## Stated goal:
Repeat the material exactly, every line of it.
## Start Data block
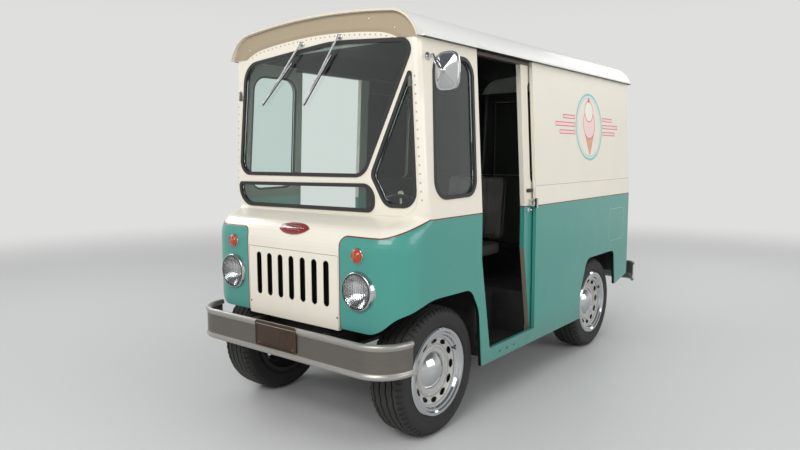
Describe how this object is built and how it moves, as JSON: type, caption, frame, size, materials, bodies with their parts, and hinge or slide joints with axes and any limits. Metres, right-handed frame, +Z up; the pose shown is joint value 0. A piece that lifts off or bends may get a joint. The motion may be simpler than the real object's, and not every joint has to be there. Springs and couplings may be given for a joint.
{
  "type": "ice cream truck",
  "caption": "Compact walk-in ice cream truck with a rounded nose, upright slotted grille, sliding cab doors, boxy load body and overhanging crowned roof.",
  "frame": {"origin": "on top of the load floor, on the centreline, midway between the axles", "axes": "+Z up, -Y towards the nose, +X towards the driver's side (the vehicle's left)"},
  "size_m": [1.671, 3.417, 2.224],
  "materials": {
    "body_paint": "gloss",
    "cream_paint": "gloss",
    "roof_paint": "gloss",
    "interior_paint": "satin",
    "frame_paint": "satin",
    "silver_paint": "satin",
    "glass": "gloss",
    "lens": "gloss",
    "rubber": "matte",
    "tyre": "matte",
    "chrome": "polished",
    "amber": "gloss",
    "red": "gloss",
    "seat_cover": "satin",
    "cast_metal": "matte",
    "dark_plastic": "gloss",
    "cream_plastic": "gloss",
    "steel": "satin"
  },
  "bodies": {
    "truck": {"cab_floor": "interior_paint", "cab_glass": "glass", "cab_shell": "body_paint", "chassis_frame": "frame_paint", "door_rails": "frame_paint", "driveshaft": "cast_metal", "engine_block": "cast_metal", "engine_cover": "body_paint", "exhaust": "steel", "front_axle": "frame_paint", "front_bumper": "silver_paint", "fuel_tank": "frame_paint", "gear_lever": "cream_plastic", "grille_panel": "cream_paint", "headlight_lenses": "lens", "headlights": "chrome", "leaf_springs": "steel", "load_floor": "interior_paint", "mirror": "chrome", "radiator": "frame_paint", "rear_axle": "frame_paint", "rear_bumper": "silver_paint", "rear_frame": "body_paint", "roof": "roof_paint", "seat_base": "frame_paint", "seat_cushions": "seat_cover", "side_panel_left": "body_paint", "side_panel_right": "body_paint", "steering_column": "frame_paint", "tail_lamps": "red", "turn_signals": "amber", "window_rubbers": "rubber", "windscreen_panel": "cream_paint", "wipers": "dark_plastic"},
    "steering": {"steering_wheel": "dark_plastic"},
    "knuckle_body_left": {"knuckle_left": "cast_metal"},
    "knuckle_body_right": {"knuckle_right": "cast_metal"},
    "sliding_left": {"sliding_door_left": "body_paint", "sliding_glass_left": "glass"},
    "sliding_right": {"sliding_door_right": "body_paint", "sliding_glass_right": "glass"},
    "rear_leaf_left": {"rear_door_left": "body_paint"},
    "rear_leaf_right": {"rear_door_right": "body_paint"},
    "road_wheel_front_left": {"wheel_front_left": "silver_paint", "tyre_front_left": "tyre"},
    "road_wheel_front_right": {"wheel_front_right": "silver_paint", "tyre_front_right": "tyre"},
    "road_wheel_rear_left": {"wheel_rear_left": "silver_paint", "tyre_rear_left": "tyre"},
    "road_wheel_rear_right": {"wheel_rear_right": "silver_paint", "tyre_rear_right": "tyre"}
  },
  "joints": [
    {"name": "steering_wheel_turn", "type": "hinge", "parent": "truck", "child": "steering", "pos_m": [0.33, -0.76, 0.53], "axis": [0, 0.6402, 0.7682], "range_deg": [-480, 480]},
    {"name": "steer_left", "type": "hinge", "parent": "truck", "child": "knuckle_body_left", "pos_m": [0.535, -1.0285, -0.256], "axis": [0, 0, 1], "range_deg": [-30, 30]},
    {"name": "steer_right", "type": "hinge", "parent": "truck", "child": "knuckle_body_right", "pos_m": [-0.535, -1.0285, -0.256], "axis": [0, 0, 1], "range_deg": [-30, 30]},
    {"name": "spin_front_left", "type": "hinge", "parent": "knuckle_body_left", "child": "road_wheel_front_left", "pos_m": [0.5875, -1.0285, -0.256], "axis": [1, 0, 0], "continuous": true},
    {"name": "spin_front_right", "type": "hinge", "parent": "knuckle_body_right", "child": "road_wheel_front_right", "pos_m": [-0.5875, -1.0285, -0.256], "axis": [1, 0, 0], "continuous": true},
    {"name": "spin_rear_left", "type": "hinge", "parent": "truck", "child": "road_wheel_rear_left", "pos_m": [0.5875, 1.0285, -0.256], "axis": [1, 0, 0], "continuous": true},
    {"name": "spin_rear_right", "type": "hinge", "parent": "truck", "child": "road_wheel_rear_right", "pos_m": [-0.5875, 1.0285, -0.256], "axis": [1, 0, 0], "continuous": true},
    {"name": "slide_door_left", "type": "slide", "parent": "truck", "child": "sliding_left", "axis": [0, 1, 0], "range_m": [-0.557, 0]},
    {"name": "slide_door_right", "type": "slide", "parent": "truck", "child": "sliding_right", "axis": [0, 1, 0], "range_m": [-0.557, 0]},
    {"name": "swing_rear_left", "type": "hinge", "parent": "truck", "child": "rear_leaf_left", "pos_m": [0.562, 1.703, 0.7], "axis": [0, 0, -1], "range_deg": [0, 105]},
    {"name": "swing_rear_right", "type": "hinge", "parent": "truck", "child": "rear_leaf_right", "pos_m": [-0.562, 1.703, 0.7], "axis": [0, 0, 1], "range_deg": [0, 105]}
  ],
  "couplings": [
    {"joint": "steer_left", "follows": "steering_wheel_turn", "ratio": 0.0625},
    {"joint": "steer_right", "follows": "steering_wheel_turn", "ratio": 0.0625}
  ]
}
## End Data block
## Written reply:
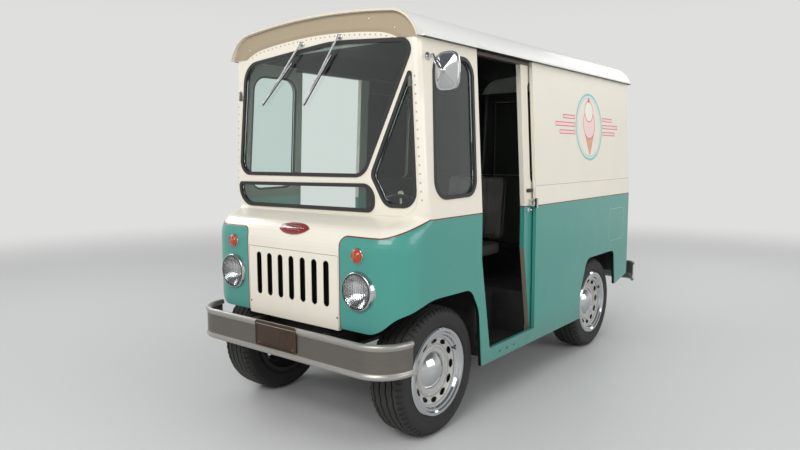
Describe how this object is built and how it moves, as JSON: type, caption, frame, size, materials, bodies with their parts, and hinge or slide joints with axes and any limits. Metres, right-handed frame, +Z up; the pose shown is joint value 0. A piece that lifts off or bends may get a joint. The motion may be simpler than the real object's, and not every joint has to be there. Springs and couplings may be given for a joint.
{
  "type": "ice cream truck",
  "caption": "Compact walk-in ice cream truck with a rounded nose, upright slotted grille, sliding cab doors, boxy load body and overhanging crowned roof.",
  "frame": {"origin": "on top of the load floor, on the centreline, midway between the axles", "axes": "+Z up, -Y towards the nose, +X towards the driver's side (the vehicle's left)"},
  "size_m": [1.671, 3.417, 2.224],
  "materials": {
    "body_paint": "gloss",
    "cream_paint": "gloss",
    "roof_paint": "gloss",
    "interior_paint": "satin",
    "frame_paint": "satin",
    "silver_paint": "satin",
    "glass": "gloss",
    "lens": "gloss",
    "rubber": "matte",
    "tyre": "matte",
    "chrome": "polished",
    "amber": "gloss",
    "red": "gloss",
    "seat_cover": "satin",
    "cast_metal": "matte",
    "dark_plastic": "gloss",
    "cream_plastic": "gloss",
    "steel": "satin"
  },
  "bodies": {
    "truck": {"cab_floor": "interior_paint", "cab_glass": "glass", "cab_shell": "body_paint", "chassis_frame": "frame_paint", "door_rails": "frame_paint", "driveshaft": "cast_metal", "engine_block": "cast_metal", "engine_cover": "body_paint", "exhaust": "steel", "front_axle": "frame_paint", "front_bumper": "silver_paint", "fuel_tank": "frame_paint", "gear_lever": "cream_plastic", "grille_panel": "cream_paint", "headlight_lenses": "lens", "headlights": "chrome", "leaf_springs": "steel", "load_floor": "interior_paint", "mirror": "chrome", "radiator": "frame_paint", "rear_axle": "frame_paint", "rear_bumper": "silver_paint", "rear_frame": "body_paint", "roof": "roof_paint", "seat_base": "frame_paint", "seat_cushions": "seat_cover", "side_panel_left": "body_paint", "side_panel_right": "body_paint", "steering_column": "frame_paint", "tail_lamps": "red", "turn_signals": "amber", "window_rubbers": "rubber", "windscreen_panel": "cream_paint", "wipers": "dark_plastic"},
    "steering": {"steering_wheel": "dark_plastic"},
    "knuckle_body_left": {"knuckle_left": "cast_metal"},
    "knuckle_body_right": {"knuckle_right": "cast_metal"},
    "sliding_left": {"sliding_door_left": "body_paint", "sliding_glass_left": "glass"},
    "sliding_right": {"sliding_door_right": "body_paint", "sliding_glass_right": "glass"},
    "rear_leaf_left": {"rear_door_left": "body_paint"},
    "rear_leaf_right": {"rear_door_right": "body_paint"},
    "road_wheel_front_left": {"wheel_front_left": "silver_paint", "tyre_front_left": "tyre"},
    "road_wheel_front_right": {"wheel_front_right": "silver_paint", "tyre_front_right": "tyre"},
    "road_wheel_rear_left": {"wheel_rear_left": "silver_paint", "tyre_rear_left": "tyre"},
    "road_wheel_rear_right": {"wheel_rear_right": "silver_paint", "tyre_rear_right": "tyre"}
  },
  "joints": [
    {"name": "steering_wheel_turn", "type": "hinge", "parent": "truck", "child": "steering", "pos_m": [0.33, -0.76, 0.53], "axis": [0, 0.6402, 0.7682], "range_deg": [-480, 480]},
    {"name": "steer_left", "type": "hinge", "parent": "truck", "child": "knuckle_body_left", "pos_m": [0.535, -1.0285, -0.256], "axis": [0, 0, 1], "range_deg": [-30, 30]},
    {"name": "steer_right", "type": "hinge", "parent": "truck", "child": "knuckle_body_right", "pos_m": [-0.535, -1.0285, -0.256], "axis": [0, 0, 1], "range_deg": [-30, 30]},
    {"name": "spin_front_left", "type": "hinge", "parent": "knuckle_body_left", "child": "road_wheel_front_left", "pos_m": [0.5875, -1.0285, -0.256], "axis": [1, 0, 0], "continuous": true},
    {"name": "spin_front_right", "type": "hinge", "parent": "knuckle_body_right", "child": "road_wheel_front_right", "pos_m": [-0.5875, -1.0285, -0.256], "axis": [1, 0, 0], "continuous": true},
    {"name": "spin_rear_left", "type": "hinge", "parent": "truck", "child": "road_wheel_rear_left", "pos_m": [0.5875, 1.0285, -0.256], "axis": [1, 0, 0], "continuous": true},
    {"name": "spin_rear_right", "type": "hinge", "parent": "truck", "child": "road_wheel_rear_right", "pos_m": [-0.5875, 1.0285, -0.256], "axis": [1, 0, 0], "continuous": true},
    {"name": "slide_door_left", "type": "slide", "parent": "truck", "child": "sliding_left", "axis": [0, 1, 0], "range_m": [-0.557, 0]},
    {"name": "slide_door_right", "type": "slide", "parent": "truck", "child": "sliding_right", "axis": [0, 1, 0], "range_m": [-0.557, 0]},
    {"name": "swing_rear_left", "type": "hinge", "parent": "truck", "child": "rear_leaf_left", "pos_m": [0.562, 1.703, 0.7], "axis": [0, 0, -1], "range_deg": [0, 105]},
    {"name": "swing_rear_right", "type": "hinge", "parent": "truck", "child": "rear_leaf_right", "pos_m": [-0.562, 1.703, 0.7], "axis": [0, 0, 1], "range_deg": [0, 105]}
  ],
  "couplings": [
    {"joint": "steer_left", "follows": "steering_wheel_turn", "ratio": 0.0625},
    {"joint": "steer_right", "follows": "steering_wheel_turn", "ratio": 0.0625}
  ]
}